#### Request
Write out the entries again exactly as they are given.

#### Source records
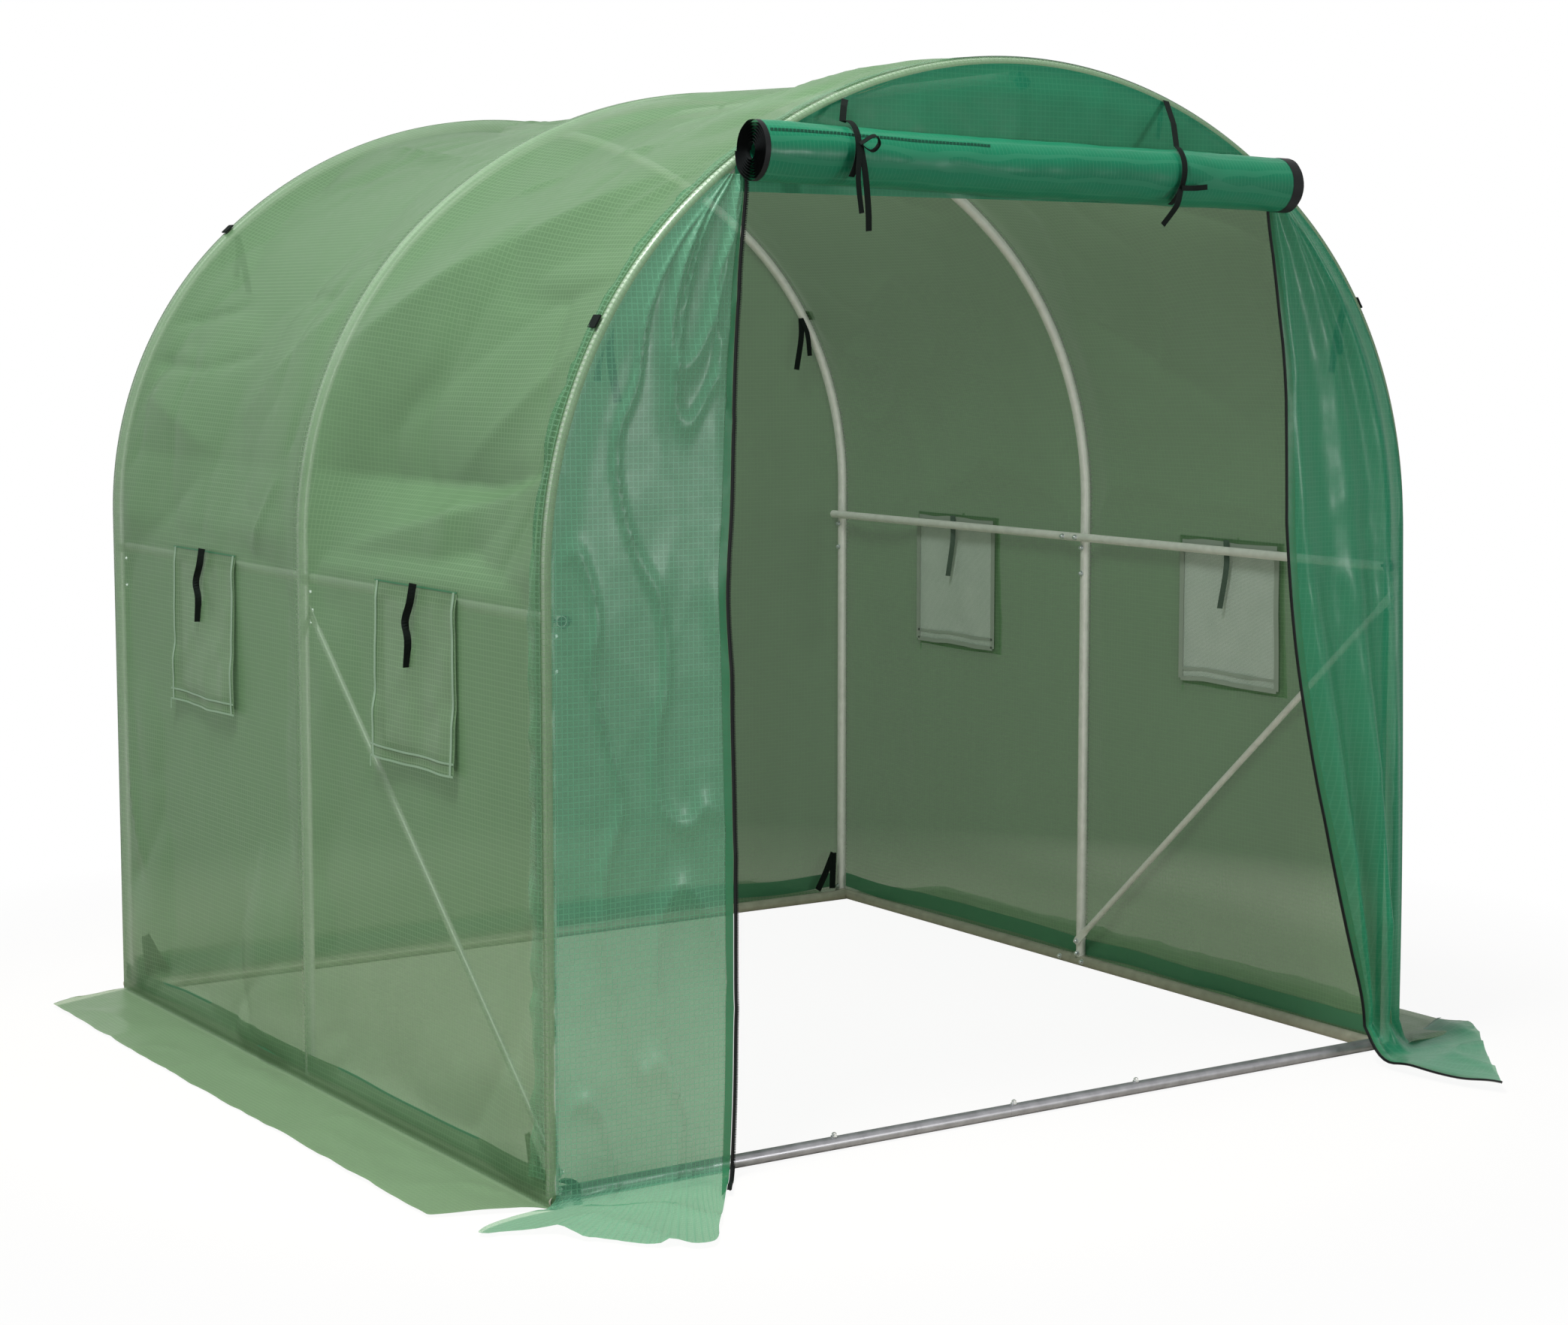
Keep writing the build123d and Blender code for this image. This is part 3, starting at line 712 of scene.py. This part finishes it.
left_ground = [
    (-0.79, -1.207), (-0.874, -1.311), (-0.94, -1.262), (-1.007, -1.195),
    (-1.06, -1.12), (-1.16, -1.045), (-1.076, -0.996),
]
right_ground = [
    (0.952, -1.331), (1.006, -1.268), (1.06, -1.203), (1.114, -1.142),
    (1.183, -1.061), (1.25, -0.985), (1.268, -0.924), (1.26, -0.864),
]
left_panel, left_points = panel(
    "front_left_panel_sheet", -1, left_door_edge, left_ground, streaks, 73, panel_cloth,
)
right_curtain, right_points = panel(
    "front_right_curtain", 1, right_door_edge, right_ground, gather, 83, end_cloth,
    bend=-0.03, foot_level=0.07, bulge=0.026,
)
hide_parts("front_left_panel", "front_skirts")
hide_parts("front_right_panel")


# Trees that make what is wound or repeated.
def grower(name, inputs, takes_mesh=True):
    """A geometry tree with named inputs: its graph, and what those inputs carry."""
    tree = bpy.data.node_groups.new(name, "GeometryNodeTree")
    if takes_mesh:
        tree.interface.new_socket("Geometry", in_out="INPUT", socket_type="NodeSocketGeometry")
    for label, value in inputs.items():
        kind = {float: "NodeSocketFloat", int: "NodeSocketInt"}.get(type(value), "NodeSocketMaterial")
        socket = tree.interface.new_socket(label, in_out="INPUT", socket_type=kind)
        if value is not None:
            socket.default_value = value
    tree.interface.new_socket("Geometry", in_out="OUTPUT", socket_type="NodeSocketGeometry")
    g = Graph(tree)
    return g, {s.name: Number(g, s) for s in g.node("NodeGroupInput").outputs if s.name}


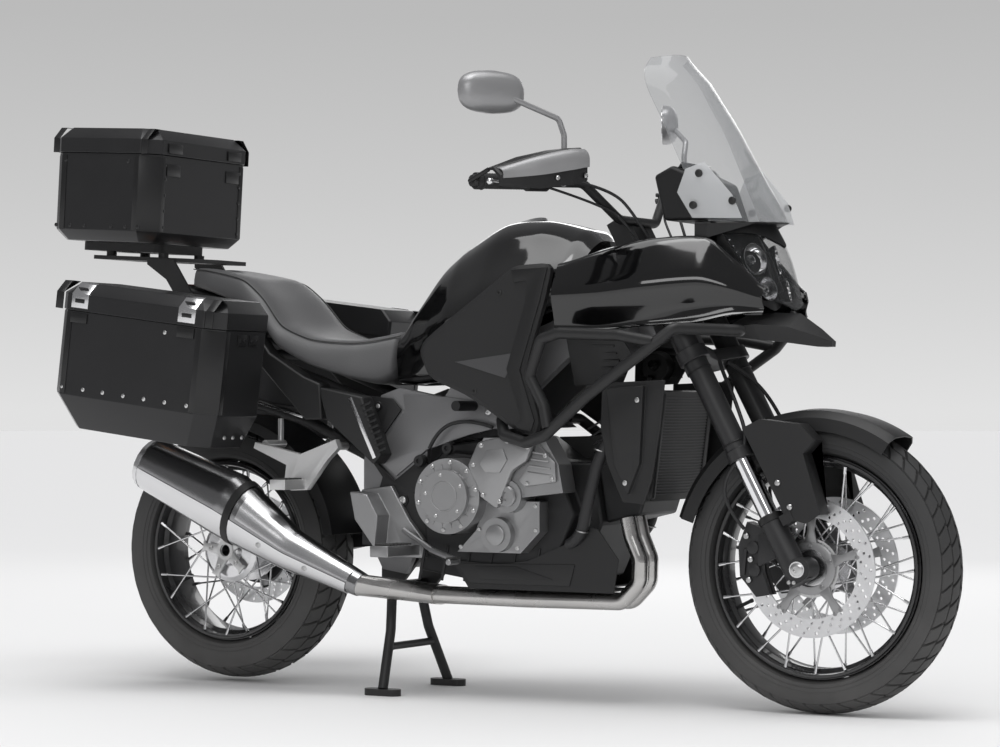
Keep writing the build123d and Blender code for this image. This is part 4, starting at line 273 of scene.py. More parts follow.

#### Correct result
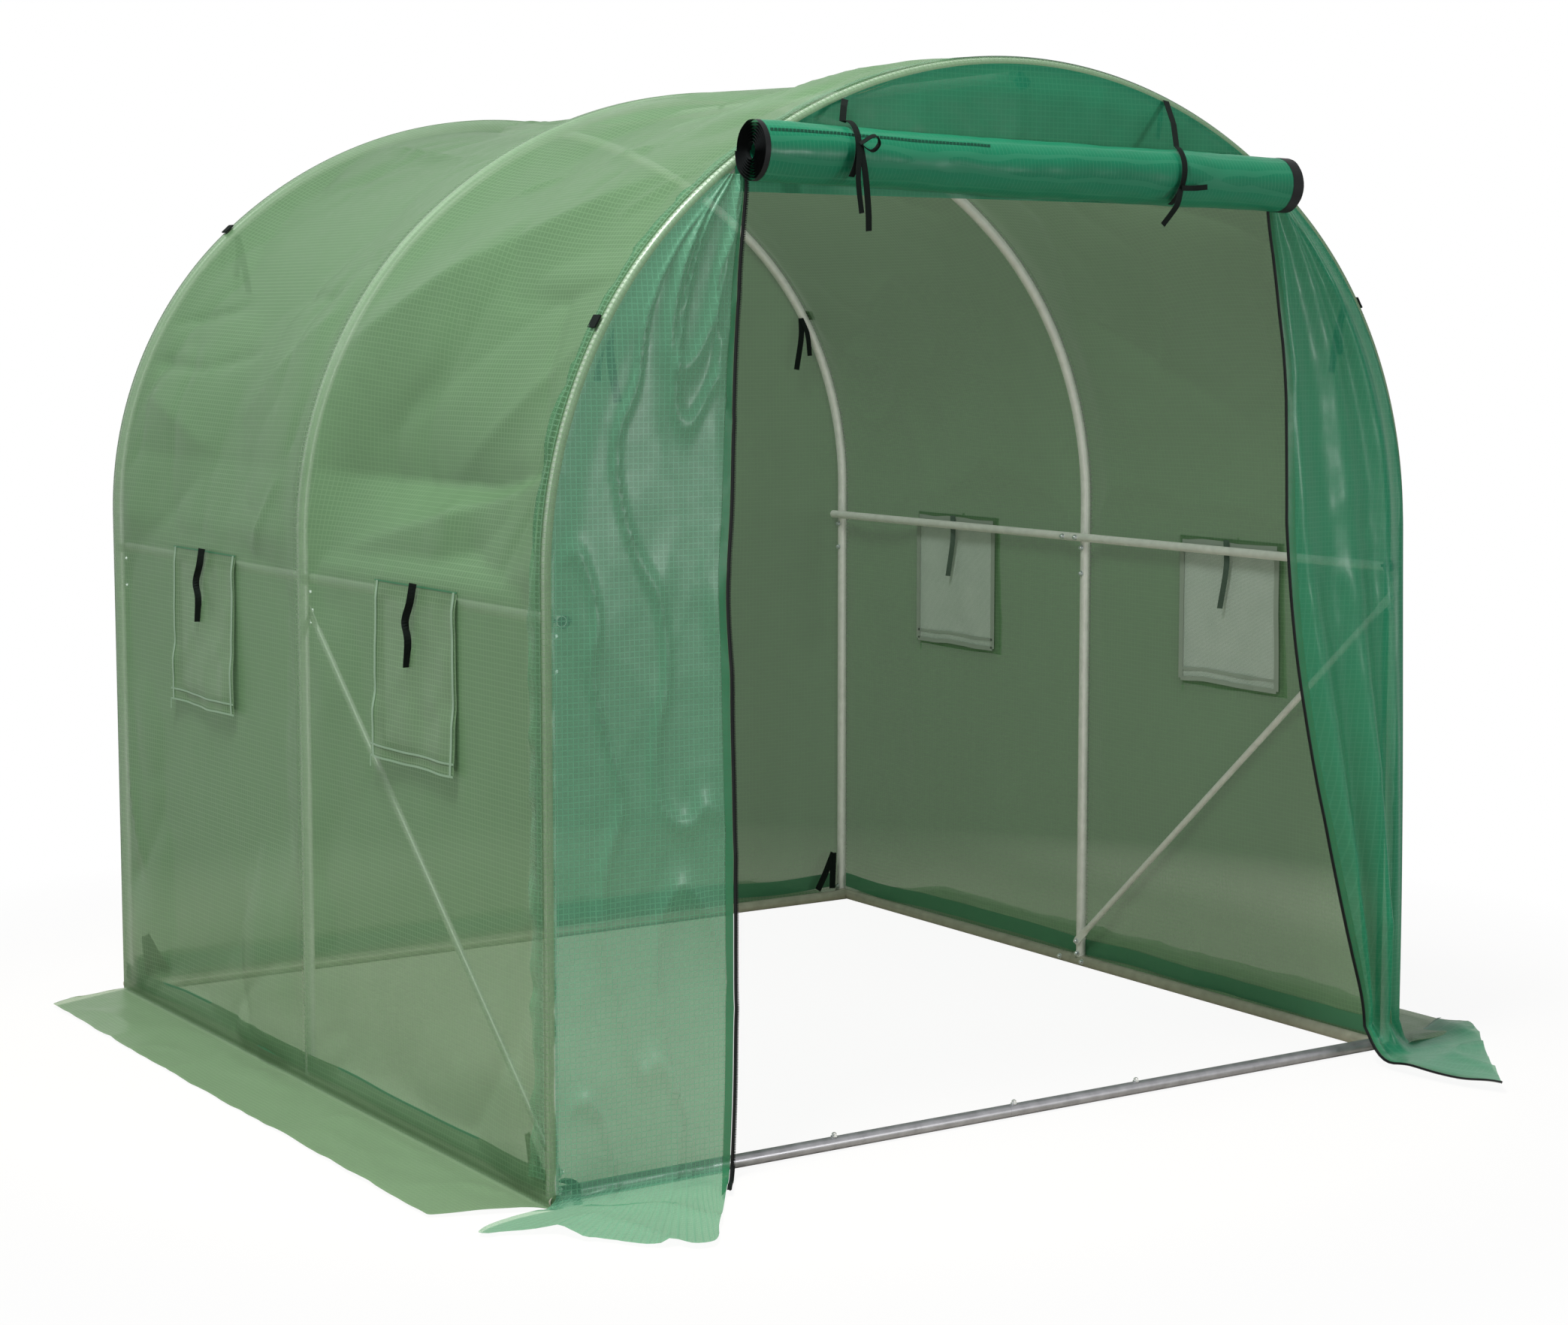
Keep writing the build123d and Blender code for this image. This is part 3, starting at line 712 of scene.py. This part finishes it.
left_ground = [
    (-0.79, -1.207), (-0.874, -1.311), (-0.94, -1.262), (-1.007, -1.195),
    (-1.06, -1.12), (-1.16, -1.045), (-1.076, -0.996),
]
right_ground = [
    (0.952, -1.331), (1.006, -1.268), (1.06, -1.203), (1.114, -1.142),
    (1.183, -1.061), (1.25, -0.985), (1.268, -0.924), (1.26, -0.864),
]
left_panel, left_points = panel(
    "front_left_panel_sheet", -1, left_door_edge, left_ground, streaks, 73, panel_cloth,
)
right_curtain, right_points = panel(
    "front_right_curtain", 1, right_door_edge, right_ground, gather, 83, end_cloth,
    bend=-0.03, foot_level=0.07, bulge=0.026,
)
hide_parts("front_left_panel", "front_skirts")
hide_parts("front_right_panel")


# Trees that make what is wound or repeated.
def grower(name, inputs, takes_mesh=True):
    """A geometry tree with named inputs: its graph, and what those inputs carry."""
    tree = bpy.data.node_groups.new(name, "GeometryNodeTree")
    if takes_mesh:
        tree.interface.new_socket("Geometry", in_out="INPUT", socket_type="NodeSocketGeometry")
    for label, value in inputs.items():
        kind = {float: "NodeSocketFloat", int: "NodeSocketInt"}.get(type(value), "NodeSocketMaterial")
        socket = tree.interface.new_socket(label, in_out="INPUT", socket_type=kind)
        if value is not None:
            socket.default_value = value
    tree.interface.new_socket("Geometry", in_out="OUTPUT", socket_type="NodeSocketGeometry")
    g = Graph(tree)
    return g, {s.name: Number(g, s) for s in g.node("NodeGroupInput").outputs if s.name}


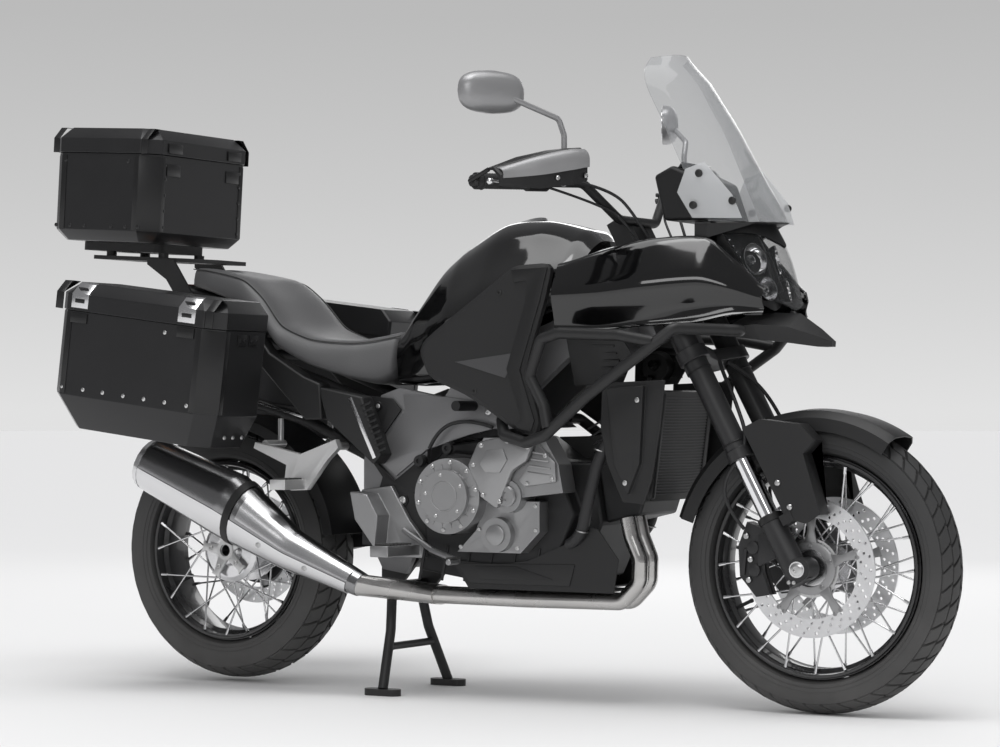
Keep writing the build123d and Blender code for this image. This is part 4, starting at line 273 of scene.py. More parts follow.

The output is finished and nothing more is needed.